Flowers are radially symmetrical and unisexual, occurring in inflorescences of 1–3 in terminal leaf whorls on a shoot up to 10 mm (0.39 in) long. Sepals are up to 5 mm (0.20 in) long, linear/acuminate and narrow, petals 10–11 mm (0.39–0.43 in) long, 3 mm (0.12 in) wide, creamy yellow when young and becoming darker yellow as they mature. Only male flowers with vestigial pistils have been observed. Stamens are 6–8 mm (0.24–0.31 in) long with anthers nearly 2 mm (0.079 in) long. The pistil up to 7 mm (0.28 in) long and the ovary is barely differentiated, 2 mm (0.079 in) long on a 2 mm (0.079 in) long stipe from the basal nectary gland. The style is (0.16 in) long with the stigma underdeveloped.

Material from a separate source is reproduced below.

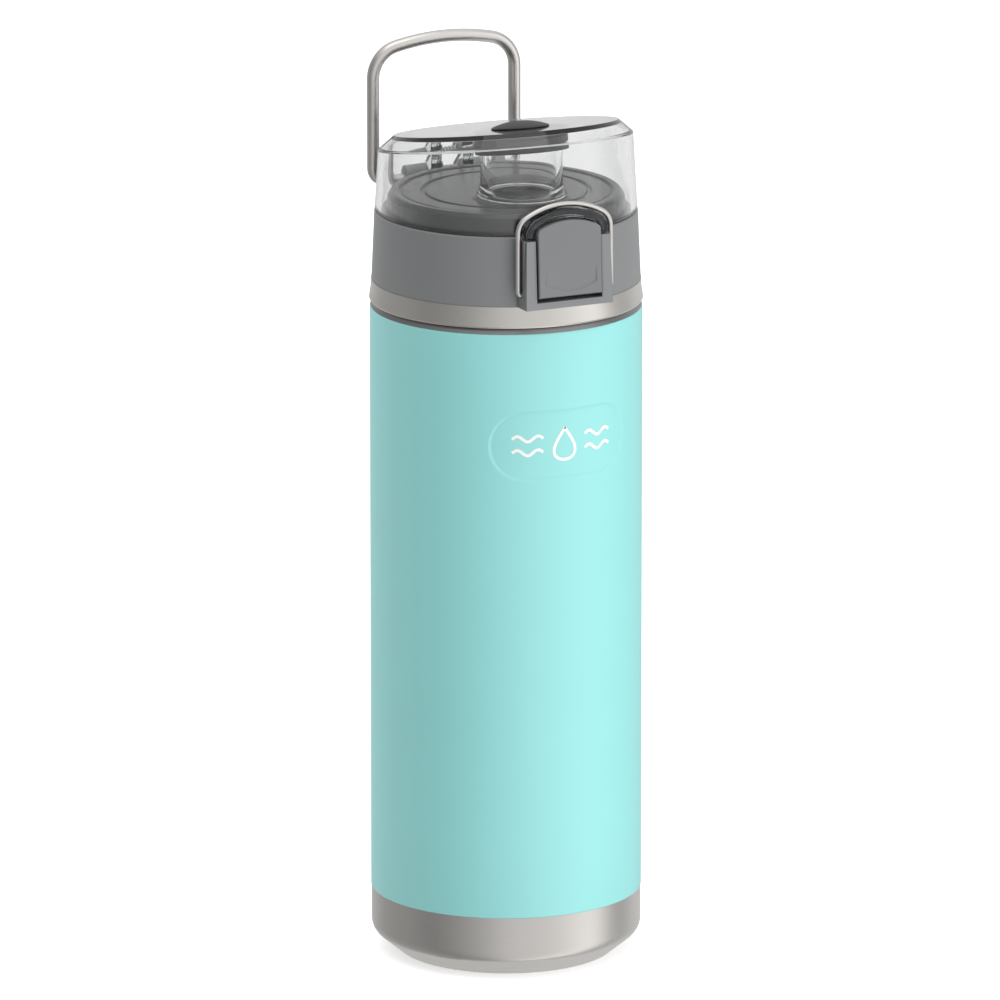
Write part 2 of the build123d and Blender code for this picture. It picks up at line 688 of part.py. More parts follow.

Fruit is a hairless, warty capsule 8–12 mm (0.31–0.47 in) long and 10 mm (0.39 in) in diameter, held upright on a pedicel. It is green when unripe, turning yellow or orange when it ripens, and contains 2–6 seeds inside, measuring up to 5 mm (0.20 in) long with a fleshy red outer layer. The seeds and inside of fruit valves are covered in a sticky, resinous substance. Flowering is abrupt and occurs for 5–6 weeks, beginning in late August and commencing towards the end of September. Fruits ripen during March and April.

==Taxonomy==
Pittosporum kororoense was first formally described in 2023 by Andrew S. Benwell from the holotype specimen collected in January 2021. This was during a flora survey for the Coffs Harbour Bypass project in preparation for the translocation of Niemeyera whitei, a threatened plant species. This specimen, unidentified at time, was believed to possibly belong to the Pittosporaceae family. It was later confirmed to belong to the genus Pittosporum in April that year after specimens with fruits were collected and sent to the National Herbarium of New South Wales. It was then identified as a new species in September after additional specimens with flowers were collected and studied, and was given the designation Pittosporum sp. Coffs Harbour. The morphological differences of the specimens compared to described Pittosporum species, as well as unpublished genetic analysis by the Royal Botanic Gardens in Sydney fully warranted the classification of a separate species.

The common name, Big Banana Pittosporum, is named after the tourist attraction, the Big Banana, located 0.5km from these first described specimens. The specific epithet kororoense refers to the suburb of Korora (alternately spelled Kororo) where the specimens were found.

==Distribution and habitat==
This species is highly localised and endemic to Kororo, 3 km north of Coffs Harbour in the Mid North Coast of New South Wales, Australia. Approximately 70 patches have been recorded with a total of approximately 4,000 stems. These are most likely to be clonal, so the actual number of genetic individual plants may be low. About 30 of these (which consists of 40% of the known total population) occur in a narrow strip of remnant rainforest vegetation along 1 km of Jordans Creek at Kororo.

==Ecology==
Fruits are rare as the species primarily reproduces by asexual means through suckering. Only male flowers have been found during a search of all known populations in 2021–22. Pittosporum species in Australia are generally dioecious, though in other species, fruits have occasionally been found on 'male' plants and flowers with fertile anthers found in 'female' plants. This has been observed in Pittosporum spinescens and is believed to be triggered by variations in climate conditions.